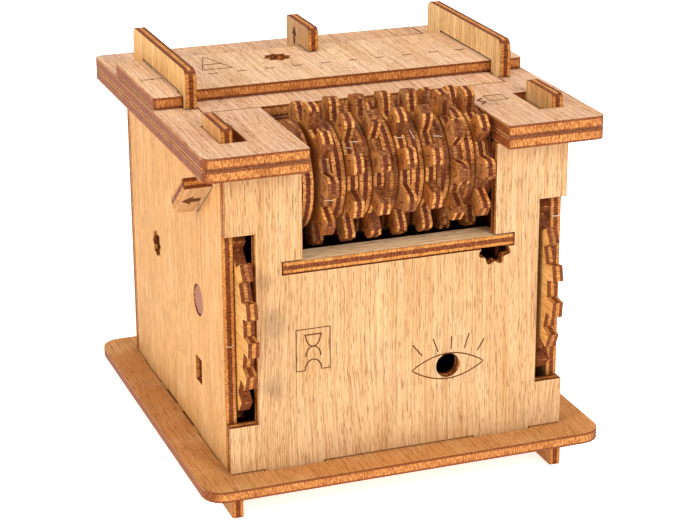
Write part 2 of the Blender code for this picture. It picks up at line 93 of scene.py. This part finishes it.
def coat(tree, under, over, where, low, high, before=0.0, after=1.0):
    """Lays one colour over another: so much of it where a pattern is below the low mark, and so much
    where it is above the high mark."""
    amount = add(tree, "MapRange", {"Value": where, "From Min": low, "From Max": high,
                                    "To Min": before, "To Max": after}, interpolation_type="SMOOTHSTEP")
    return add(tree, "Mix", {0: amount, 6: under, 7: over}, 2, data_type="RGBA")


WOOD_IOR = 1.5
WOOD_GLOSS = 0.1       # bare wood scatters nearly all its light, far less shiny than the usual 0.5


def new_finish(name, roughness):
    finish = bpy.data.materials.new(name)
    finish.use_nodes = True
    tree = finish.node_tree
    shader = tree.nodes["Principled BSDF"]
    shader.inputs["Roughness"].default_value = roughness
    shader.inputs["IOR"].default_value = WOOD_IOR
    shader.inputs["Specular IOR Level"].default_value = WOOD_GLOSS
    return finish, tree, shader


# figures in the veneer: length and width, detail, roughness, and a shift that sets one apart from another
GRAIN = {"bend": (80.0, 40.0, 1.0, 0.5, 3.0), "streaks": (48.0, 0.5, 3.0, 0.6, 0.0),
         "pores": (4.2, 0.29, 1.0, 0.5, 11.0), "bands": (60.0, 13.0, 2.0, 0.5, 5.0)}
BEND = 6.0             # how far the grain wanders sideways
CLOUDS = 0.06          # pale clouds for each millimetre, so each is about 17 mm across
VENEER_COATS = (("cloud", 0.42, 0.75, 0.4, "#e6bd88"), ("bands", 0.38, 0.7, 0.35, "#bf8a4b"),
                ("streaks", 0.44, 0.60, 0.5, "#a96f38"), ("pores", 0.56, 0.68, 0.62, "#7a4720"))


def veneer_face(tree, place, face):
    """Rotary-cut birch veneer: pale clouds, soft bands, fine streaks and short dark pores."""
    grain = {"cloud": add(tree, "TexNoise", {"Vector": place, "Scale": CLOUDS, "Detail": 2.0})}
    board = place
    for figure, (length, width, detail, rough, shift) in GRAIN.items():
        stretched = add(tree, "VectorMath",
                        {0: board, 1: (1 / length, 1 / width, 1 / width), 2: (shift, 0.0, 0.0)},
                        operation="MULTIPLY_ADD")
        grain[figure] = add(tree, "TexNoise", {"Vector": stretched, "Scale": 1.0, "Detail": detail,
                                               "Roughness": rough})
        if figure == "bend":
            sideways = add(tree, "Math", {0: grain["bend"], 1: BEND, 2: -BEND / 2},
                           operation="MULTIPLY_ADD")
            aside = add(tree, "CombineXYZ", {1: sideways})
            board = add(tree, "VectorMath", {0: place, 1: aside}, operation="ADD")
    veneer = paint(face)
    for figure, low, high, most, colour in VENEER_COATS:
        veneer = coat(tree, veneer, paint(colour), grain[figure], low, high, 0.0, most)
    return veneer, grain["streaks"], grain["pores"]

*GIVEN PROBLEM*
The required output is the exact run of lines from the beginning of the listing above to the line that contains "WOOD_GLOSS = 0.1", inclusive of both.

*RESULT FOR THIS TASK*
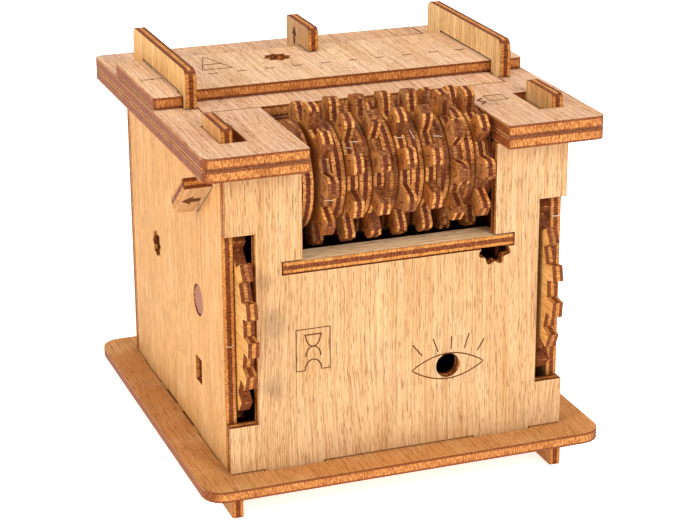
Write part 2 of the Blender code for this picture. It picks up at line 93 of scene.py. This part finishes it.
def coat(tree, under, over, where, low, high, before=0.0, after=1.0):
    """Lays one colour over another: so much of it where a pattern is below the low mark, and so much
    where it is above the high mark."""
    amount = add(tree, "MapRange", {"Value": where, "From Min": low, "From Max": high,
                                    "To Min": before, "To Max": after}, interpolation_type="SMOOTHSTEP")
    return add(tree, "Mix", {0: amount, 6: under, 7: over}, 2, data_type="RGBA")


WOOD_IOR = 1.5
WOOD_GLOSS = 0.1       # bare wood scatters nearly all its light, far less shiny than the usual 0.5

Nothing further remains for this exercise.